Feb 042015

Cockenzie House and Gardens and Falko (Konditormeister) Limited are pleased to announce that Falko will be taking over the management of the tearoom at Cockenzie House.

The tearoom will close for refurbishment from 9 February and will reopen on 28 March under its new name The Secret Garden at Cockenzie House. It will feature a completely new menu, including Falko’s famed range of cakes and pastries in addition to hot and cold snacks. The reopening coincides with the Spring Fayre at Cockenzie House.

Cockenzie House and Gardens will continue serving, teas, coffees, snacks and cakes in the Piano Room while the Tearoom is closed for refurbishment.

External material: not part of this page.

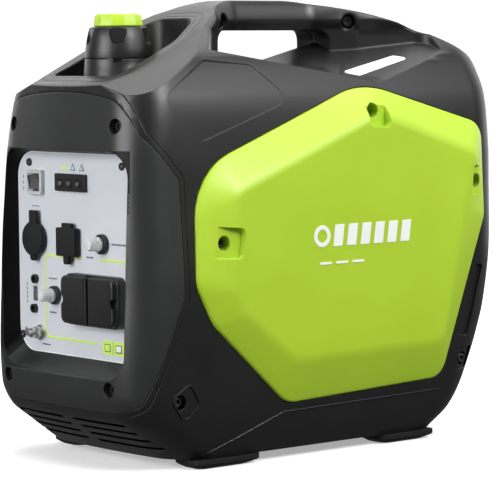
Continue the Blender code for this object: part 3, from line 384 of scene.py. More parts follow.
def rounded(outline, radii, steps=6):
    """A convex outline with each corner made an arc, all of one radius or each of its own."""
    points = []
    count = len(outline)
    if isinstance(radii, float):
        radii = [radii] * count
    for i, corner in enumerate(outline):
        corner = Vector(corner)
        back = (Vector(outline[i - 1]) - corner).normalized()
        ahead = (Vector(outline[(i + 1) % count]) - corner).normalized()
        half = math.acos(max(-1.0, min(1.0, back.dot(ahead)))) / 2
        centre = corner + (back + ahead).normalized() * radii[i] / math.sin(half)
        first = corner + back * radii[i] / math.tan(half) - centre
        last = corner + ahead * radii[i] / math.tan(half) - centre
        sweep = first.angle_signed(last)
        for k in range(steps + 1):
            turn = Matrix.Rotation(-sweep * k / steps, 2)
            points.append(tuple(centre + turn @ first))
    return points


def grown(outline, by):
    """A convex outline moved outward by a distance."""
    count = len(outline)
    area = sum(outline[i - 1][0] * outline[i][1] - outline[i][0] * outline[i - 1][1] for i in range(count))
    side = 1.0 if area > 0 else -1.0
    moved = []
    for i, corner in enumerate(outline):
        corner = Vector(corner)
        back = (corner - Vector(outline[i - 1])).normalized()
        ahead = (Vector(outline[(i + 1) % count]) - corner).normalized()
        out_back = Vector((back.y, -back.x)) * side
        out_ahead = Vector((ahead.y, -ahead.x)) * side
        middle = (out_back + out_ahead).normalized()
        moved.append(tuple(corner + middle * by / middle.dot(out_back)))
    return moved


def four_corners(half, low, high, middle=0.0):
    """A rectangle's four corners."""
    return [(middle - half, low), (middle + half, low), (middle + half, high), (middle - half, high)]


def rectangle(half, low, high, radius, middle=0.0, steps=6):
    return rounded(four_corners(half, low, high, middle), radius, steps)


def flipped(ob):
    """The same solid mirrored across X = 0."""
    twin = copy(ob)
    bm = bmesh.new()
    bm.from_mesh(twin.data)
    bmesh.ops.scale(bm, vec=(-1.0, 1.0, 1.0), verts=bm.verts)
    bmesh.ops.reverse_faces(bm, faces=bm.faces)
    bm.to_mesh(twin.data)
    bm.free()
    return twin


def place(ob, name, slot, surface, replaces=(), body="housing", smooth=35.0):
    """Names a finished piece, gives it its material, and lets it ride on a CAD body."""
    ob.name = name
    ob.data.name = name
    ob.data.materials.clear()
    ob.data.materials.append(surface)
    ob.data.shade_smooth()
    ob.data.set_sharp_from_angle(angle=math.radians(smooth))
    ob.location.z += LIFT
    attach(ob, body)
    if replaces:
        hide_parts(*replaces)
    return ob


# ---- the body's form ----------------------------------------------------------------------------
def eased(rows, at):
    """Values of a table's columns at a place in its first one, on a curve that doesn't overshoot."""
    keys = [row[0] for row in rows]
    at = min(max(at, keys[0]), keys[-1])
    i = min(max(bisect.bisect_right(keys, at), 1), len(rows) - 1)
    step = keys[i] - keys[i - 1]
    t = (at - keys[i - 1]) / step
    values = []
    for column in range(1, len(rows[0])):
        slopes = [
            (rows[n + 1][column] - rows[n][column]) / (keys[n + 1] - keys[n]) for n in range(len(rows) - 1)
        ]

        def tangent(n):
            if n in (0, len(rows) - 1):
                return slopes[min(n, len(slopes) - 1)]
            before = slopes[n - 1]
            after = slopes[n]
            return 0.0 if before * after <= 0.0 else 2.0 * before * after / (before + after)

        low = rows[i - 1][column]
        high = rows[i][column]
        start = tangent(i - 1) * step
        end = tangent(i) * step
        blend = t * t * (3.0 - 2.0 * t)
        swing = start * t * (1.0 - t) ** 2 - end * t * t * (1.0 - t)
        values.append(low + (high - low) * blend + swing)
    return values


def body_at(z):
    return eased(BODY, z)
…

Marietta Di Ciacca, Chair of Cockenzie House and Gardens, said “We are delighted at this development. Having worked hard to make a success of the tearoom and attract customers from far and near we feel it is time to hand the operation on so that it can be raised to the next level. The Board is convinced that Falko is the person to do this. In our discussions with him, it is obvious that he has a passion for the House and its gardens, and supports us in our plans to bring this grand old lady into community ownership and develop a real hub for Cockenzie and Port Seton. This development frees us up to spend more time on the refurbishment and upgrading of the house and gardens, on organising and running events in the house, including those with Falko, and supporting the unique and dynamic community of artists, therapists and businesses in our studios, of which we are very proud. It could be a very exciting summer”

Falko said “Cockenzie House has trading links to Germany dating back centuries and I am proud to be part of the new Scottish-German history of the house.

We look forward to welcoming the community and visitors to our new family and dog-friendly venue, for good value, best quality cakes, coffee & savoury snacks.”

Falko is a Konditormeister, a state-qualified Master Pastry Chef, from Stuttgart, Germany. He moved to Edinburgh in 1998 because he loved the city but found the types of cakes available were very different to his German and Austrian baking style.
His style is all about using traditional techniques, restrained amounts of sugar, subtle natural flavours, and concentrating on the overall balance of tastes and textures in his products.
He has a bakery & café in Gullane, East Lothian, a shop & café in Bruntsfield, Edinburgh, and attends farmers’ markets at Edinburgh Castle Terrace, Haddington, Balerno & West Linton.